God doesn’t have a half-hearted commitment to doing things right as long as it doesn’t interfere with the bottom line. He loves righteousness and justice. All his works are done in faithfulness. He fills the earth with his faithful love. You can’t wait on a God who might cut corners – but you can wait on a God who will never do you wrong.

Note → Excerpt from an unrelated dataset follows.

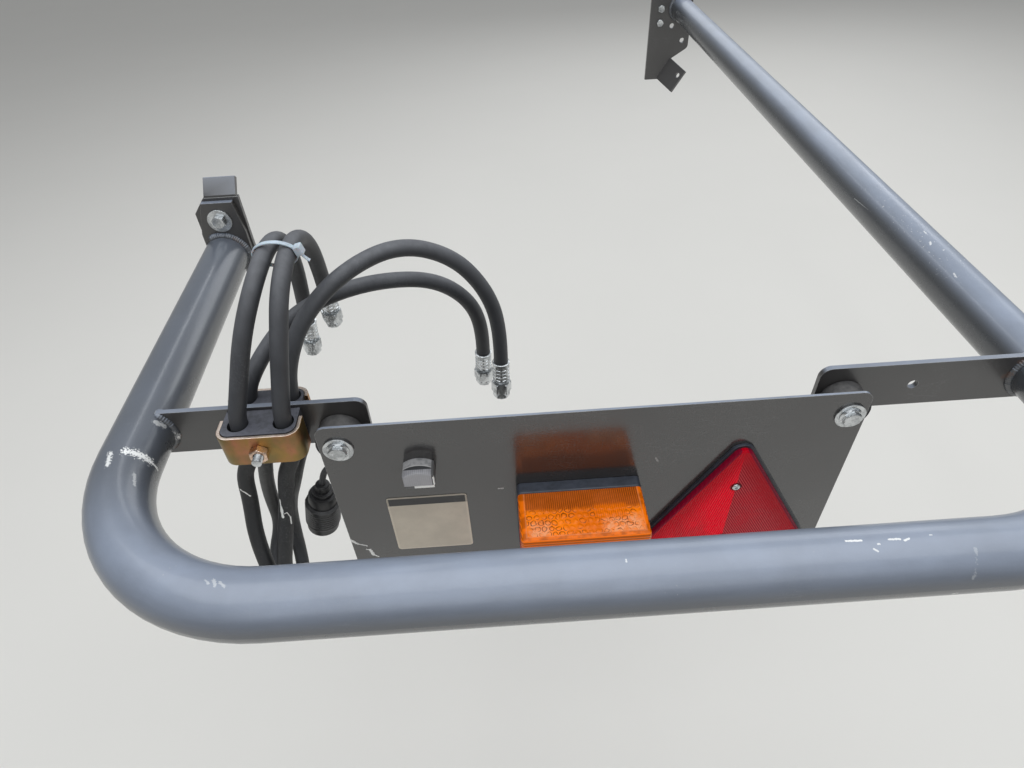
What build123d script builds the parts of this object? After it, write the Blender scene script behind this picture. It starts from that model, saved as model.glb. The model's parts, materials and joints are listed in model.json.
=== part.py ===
"""Rear guard hoop of a round baler with its light board, lamps and clamped hoses.

Row frame: +X to the right as seen from behind, +Y forward to the machine, +Z up, millimetres.
The numbers below are hoop millimetres: the cross bar's centre line is Y 0, Z 0, and X 0 lies 374 mm right of the left leg.
at() moves a point into the row frame, whose origin lies on the left bracket's forward face, where the machine holds it.
"""

import math
import os

from build123d import *

os.makedirs("parts", exist_ok=True)

# Bent guard tube
TUBE_R = 30.15
TUBE_WALL = 3.2
BEND_R = 170.0
LEFT_LEG = 565.0
LEFT_END_X = -386.0
LEFT_END = (LEFT_END_X, LEFT_LEG)
LEFT_CORNER = (-374.0, 0.0)
RIGHT_X = 570.0
RIGHT_LEG = 1780.0
RIGHT_CORNER = (RIGHT_X, 0.0)
RIGHT_END = (RIGHT_X, RIGHT_LEG)

# Plates at the two ends; corners, holes and bolts are offsets from the leg's centre line, the tab's from the bracket's face
PLATE_T = 8.0
LEFT_GAP = 0.7
BRACKET_T = 7.3
LEFT_PLATE_CORNERS = [(-26, -30), (36, -30), (36, 34), (30, 80), (-13, 80), (-26, 34)]
BRACKET_CORNERS = [(-28, -34), (38, -34), (38, 84), (-10, 84), (-28, 62)]
TAB_CORNERS = [(-7, 80), (0, 80), (0, 84), (17, 101), (12, 106), (-7, 87)]
TAB_FROM = -8.0
TAB_LONG = 44.0
END_BOLT_X = LEFT_END[0] + 6.0
END_BOLT_Z = 54.0
END_HOLE_R = 6.5
RIGHT_CORNERS = [(-86, 48), (-86, -188), (-49, -188), (-12, -131), (32, -104), (32, 48)]
RIGHT_ROUNDS = [(RIGHT_CORNERS[4], 14.0), (RIGHT_CORNERS[5], 10.0)]
RIGHT_HOLES = [(-21, -44), (13, -84)]
RIGHT_BOLTS = [(-57, -34), (-57, 2)]
FOOT_FROM = (1.0, 36.0)
FOOT_SIZE = (66.0, 80.0)
FOOT_HOLE = (22.0, 60.0)
FOOT_T = 6.0

# Where the machine's frame touches the left bracket: the row's origin in hoop millimetres
ORIGIN_X = END_BOLT_X
ORIGIN_Y = LEFT_END[1] + LEFT_GAP + PLATE_T + BRACKET_T
ORIGIN_Z = END_BOLT_Z - 34.0

# Lug plates welded to the legs, and the light board that hangs from them
LUG_Y = 210.0
LUG_T = 6.0
LUG_TOP = 24.5
LUG_LIP = 3.85
LUG_LOW = -(TUBE_R + LUG_LIP)
LUG_CORNER = 12.0
LUG_UNDER = 15.0
LUG_HOLE_R = 5.5
LUG_HOLE_X = 436.0
LUG_HOLE_Z = -5.0
WELD_GAP = 0.3
LEFT_LUG_TIP = -144.0
RIGHT_LUG_TIP = 331.0
BUFFER_R = 24.0
BOARD_Y = 182.0
BOARD_T = 3.0
BOARD_LEFT = -196.0
BOARD_RIGHT = 377.0
BOARD_TOP = 15.0
BOARD_LOW = -250.0
BOARD_CORNER = 12.0
BOLT_Z = -16.0
BOLT_X = {"left": -176.0, "right": 359.0}

# Hose clamps in front of and behind the left lug plate, on one long bolt
CLAMP_X = -249.0
CLAMP_Z = 1.0
CLAMP_D = {"front": 40.0, "rear": 28.0}
CLAMP_H = 38.0
BLOCK_H = 40.0
STRAP_T = 4.0
STRAP_CORNER = 14.0
STRAP_SHORT = 12.0
HOSE_R = 8.7
HOSE_HALF = 23.0
HOLE_R = 10.5
HOLE_SHIFT = 1.5
HOLE_WALL = 4.5
CLAMP_W = 2 * (HOSE_HALF + HOLE_R + HOLE_WALL + STRAP_T)

# Lamp, reflector, plate lamp and blank plate on the board
LAMP_LEFT = 6.0
LAMP_RIGHT = 144.5
LAMP_TOP = -91.0
LAMP_H = 100.0
LAMP_BASE_D = 15.0
LAMP_D = 78.0
LENS_INSET = 0.5
LENS_ROUND = 4.5
TRI_X = 254.0
TRI_TOP = -34.0
TRI_SIDE = 228.0
TRI_BASE_T = 4.0
TRI_RED_T = 6.0
TRI_SCREW_DROP = 77.0
TRI_SCREW_RISE = 24.0
TRIANGLES = [
    ("reflector_base", BOARD_Y, TRI_BASE_T, 0.0, 15.0),
    ("reflector_red", BOARD_Y - TRI_BASE_T, TRI_RED_T, 3.0, 12.0),
]
LENS_SPLIT = 51.5
LENSES = [
    ("lamp_lens_amber", -LENS_INSET, -LENS_SPLIT),
    ("lamp_lens_red", -LENS_SPLIT - 0.5, LENS_INSET - LAMP_H),
]
PL_LEFT = -113.0
PL_RIGHT = -80.0
PL_TOP = -38.0
PL_LOW = -60.0
PL_DEPTH = 21.0
SIGN_LEFT = -141.5
SIGN_RIGHT = -50.5
SIGN_TOP = -102.0
SIGN_LOW = -201.0
SIGN_T = 0.8

# Lamps' lead behind the board
LEAD_R = 3.7
LEAD_Y = 192.0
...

God spoke the universe into existence

Wait. What does that have to do with my circumstances? Everything, actually. Any situation that requires you to wait on God will carry with it the temptation to develop tunnel vision: this trial, this need is the final measure of God’s goodness, God’s power, God’s love. If you do ______, then I’ll trust you. Verses 6-9 explodes tunnel vision. The Big Dipper, the Himalayas, and the Mariana Trench were child’s play for God. He’s not challenged…by anything. But this isn’t merely information to browbeat you into submission. Connect verses 6-9 with v.5b: “the earth is full of the steadfast love of the Lord.” The Creator of all is the God of steadfast love. No part of his world is absent from his love; everything in creation is his servant, awaiting his command to show steadfast love to his people. To you. You can wait on that kind of God.

God finishes his “to-do” list.

No human plan ever goes perfectly. Something is always out of our control. Something is always left undone. Not so for God. He deliberately frustrates the plans of those who oppose him, but his plans are always accomplished:

The LORD brings the counsel of the nations to nothing; he frustrates the plans of the peoples. The counsel of the LORD stands forever, the plans of his heart to all generations. (Vv.10-11)

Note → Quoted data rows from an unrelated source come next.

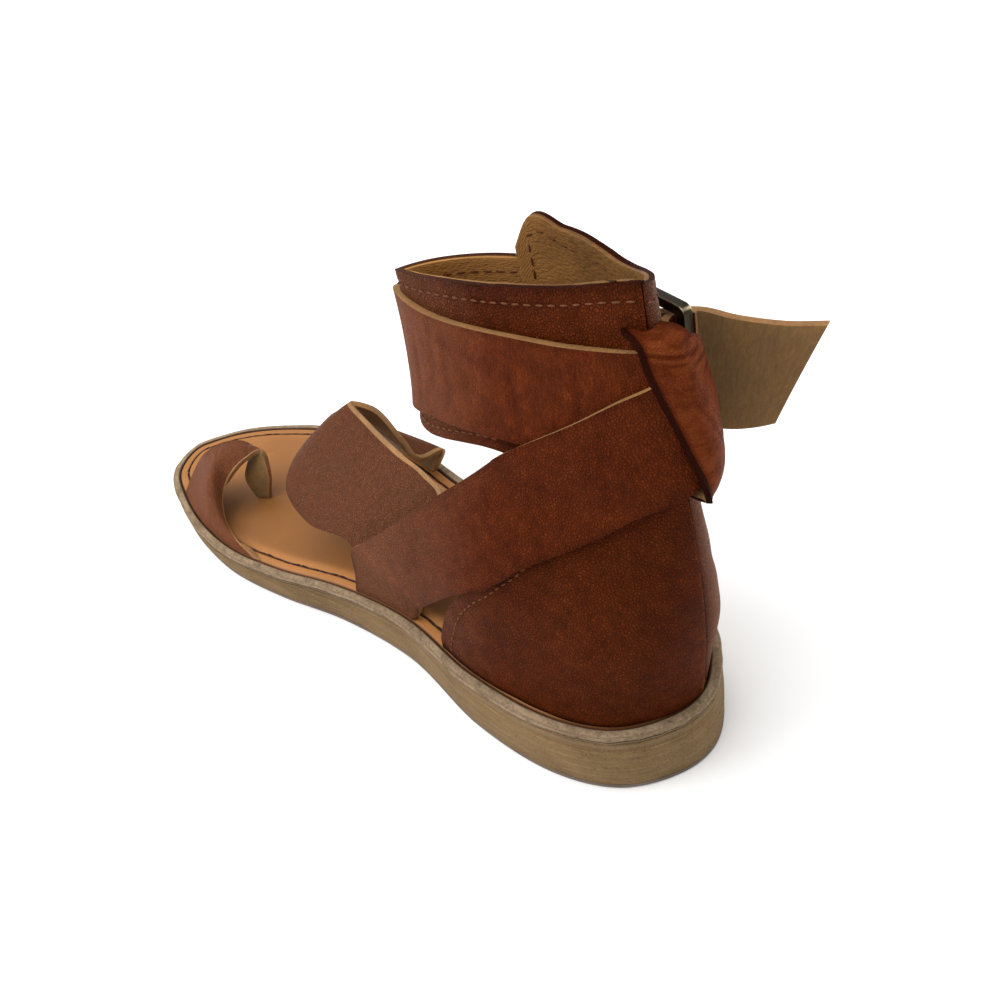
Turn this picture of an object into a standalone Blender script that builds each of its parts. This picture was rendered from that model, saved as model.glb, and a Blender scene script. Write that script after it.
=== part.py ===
"""Right-foot leather sandal with a toe loop, a vamp strap, and a high heel cuff bound by two straps."""
import bpy
import math
import numpy as np

# Sole sizes, in metres
SOLE_LENGTH = 0.262
BALL_WIDTH = 0.0832
WAIST_WIDTH = 0.0605
HEEL_WIDTH = 0.0655
TOE_WIDTH = 0.0580
HEEL_HEIGHT = 0.0229
BALL_HEIGHT = 0.0130
TOE_HEIGHT = 0.0057
TOE_SPRING = 0.0045
SPRING_START = 0.69
SPRING_CURVE = 1.8
OUTSOLE_THICKNESS = 0.0014
WELT_THICKNESS = 0.0026
WELT_WIDTH = 0.0030
HEEL_REST = 0.0340

# Upper sizes
CUFF_HEIGHT = 0.1191
CUFF_LENGTH = 0.0800
WALL = 0.0024
STRAP_THICKNESS = 0.0020
KEEPER_THICKNESS = 0.0014
VAMP_HEIGHT = 0.0460
TOE_LOOP_HEIGHT = 0.0215
TAIL_LENGTH = 0.0300
KEEPER_BULGE = 0.0022
FOLD_LEAD = 0.0062
FOLD_TAIL = 0.0061

# Buckle sizes
BUCKLE_WIRE = 0.0028
BUCKLE_LENGTH = 0.0145
BUCKLE_SLACK = 0.0012
BUCKLE_LEAN = 0.0030
BUCKLE_CORNER = 0.0030
PRONG_RADIUS = 0.0009

# Clearances: between touching pieces, and between layers of leather
GAP = 0.0003
PLY_GAP = 0.0005

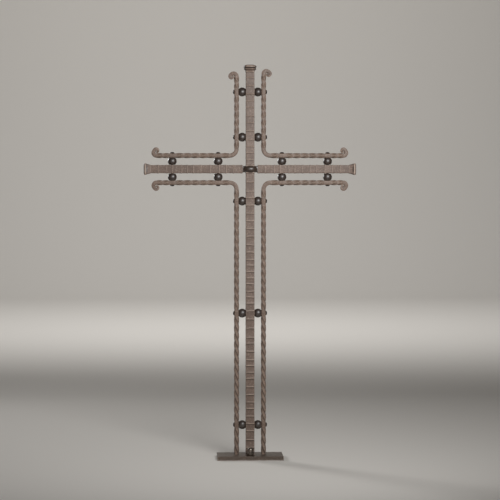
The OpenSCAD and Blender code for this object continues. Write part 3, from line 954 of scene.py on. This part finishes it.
def studio():
    """Pale floor that sweeps up into a pale backdrop."""
    bpy.ops.mesh.primitive_plane_add(size=2 * FLOOR_HALF, location=(0, 0, 0))
    sweep = named("studio_sweep")
    bpy.ops.object.mode_set(mode="EDIT")
    select(sweep, "EDGE", lambda e: min(v.co.y for v in e.verts) > FLOOR_HALF - 1)
    bpy.ops.mesh.extrude_region_move(TRANSFORM_OT_translate={"value": (0, 0, WALL_H)})
    select(sweep, "EDGE", lambda e: all(v.co.y > FLOOR_HALF - 1 and v.co.z < 1 for v in e.verts))
    bpy.ops.mesh.bevel(offset=SWEEP_R, segments=16, affect="EDGES")
    bpy.ops.object.mode_set(mode="OBJECT")
    bpy.ops.object.shade_smooth()
    # Matt warm-white paper
    paper = bpy.data.materials.new("matt_backdrop_paper")
    paper.use_nodes = True
    shader = paper.node_tree.nodes["Principled BSDF"]
    shader.inputs["Base Color"].default_value = colour("#E4E0DA")
    shader.inputs["Roughness"].default_value = 0.9
    shader.inputs["Specular IOR Level"].default_value = 0.1
    sweep.data.materials.append(paper)


def look_at(obj, place, aim):
    """Put a lamp or the camera in its place and turn it to its aim."""
    obj.location = place
    obj.rotation_euler = (Vector(aim) - Vector(place)).to_track_quat("-Z", "Y").to_euler()


def area_light(name, place, aim, size, power, spread):
    """A round soft lamp; its light stays within the spread, in degrees."""
    light = bpy.data.lights.new(name, "AREA")
    light.shape = "DISK"
    light.size = size
    light.energy = power
    light.spread = math.radians(spread)
    lamp = bpy.data.objects.new(name, light)
    bpy.context.scene.collection.objects.link(lamp)
    look_at(lamp, place, aim)


studio()
area_light("key", place=(0.42, -1.4, 1.2), aim=(0, 0, 0.7), size=0.75, power=6.8, spread=100)
area_light("front_soft", place=(-0.3, -2.6, 0.95), aim=(0, 0, 0.75), size=2.0, power=1.2, spread=60)
area_light("back_soft", place=(-2.3, 2.6, 1.7), aim=(0, 0, 0.6), size=1.0, power=8, spread=70)
area_light("backdrop_wash", place=(0, 3.4, 3.6), aim=(0, 6.9, 1.2), size=2.5, power=115, spread=165)

world = bpy.data.worlds.new("studio_air")
world.use_nodes = True
world.node_tree.nodes["Background"].inputs["Color"].default_value = colour("#EDEAE6")
world.node_tree.nodes["Background"].inputs["Strength"].default_value = 0.12
bpy.context.scene.world = world

lens = bpy.data.cameras.new("camera")
lens.lens = 135
lens.sensor_width = 36
camera = bpy.data.objects.new("camera", lens)
bpy.context.scene.collection.objects.link(camera)
look_at(camera, place=(-0.239, -5.2, 0.779), aim=(0, 0, 0.5816))
bpy.context.scene.camera = camera
bpy.context.scene.view_settings.view_transform = "Standard"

At the end of every day, and at the end of all days, God can say, “My goals have been completed.” When you wait on people, you’re always left wondering if something beyond their control will prevent them from showing up. God is not like that. You can wait on the God whose counsel stands forever.

Nothing and no one else but God can give salvation

After talking about God, the psalmist now talks about us:

The king is not saved by his great army; a warrior is not delivered by his great strength.  The war horse is a false hope for salvation, and by its great might it cannot rescue. (Vv. 16-17)

These aren’t the only options for false hopes. We’re invited to personalize these. A ________ is a vain hope for salvation. How do you fill in the blank? Steady pay check? Romantic relationship? Control over your schedule? The perfect diet? After all the psalm has told us about God, we’re prepared to say, “This, too, is a vain hope for salvation.” But look what a promise awaits those who turn from false saviors to the true God:

“Behold, the eye of the LORD is on those who fear him, on those who hope in his steadfast love, that he may deliver their soul from death and keep them alive in famine.” (Vv.18-19)

Who is it that God delivers from death and provides for in famine or want? Those who fear him – that’s the right response to his majesty and glory – and hope in him – the right response to his steadfast love freely offered in Jesus.

Worth Waiting For

And now we’re back where we started:

Our soul waits for the LORD; he is our help and our shield. For our heart is glad in him, because we trust in his holy name. Let your steadfast love, O LORD, be upon us, even as we hope in you. (Psalm 33:20-22)

Where do you need to wait on the Lord? Don’t settle for a clichéd, “I just need to trust the Lord.” Listen to Psalm 33: we wait for a God who will never do us wrong, who spoke reality into existence, who accomplishes all his plans, who freely offers the only salvation that truly saves. And then speak back to this God. He’s worth waiting for.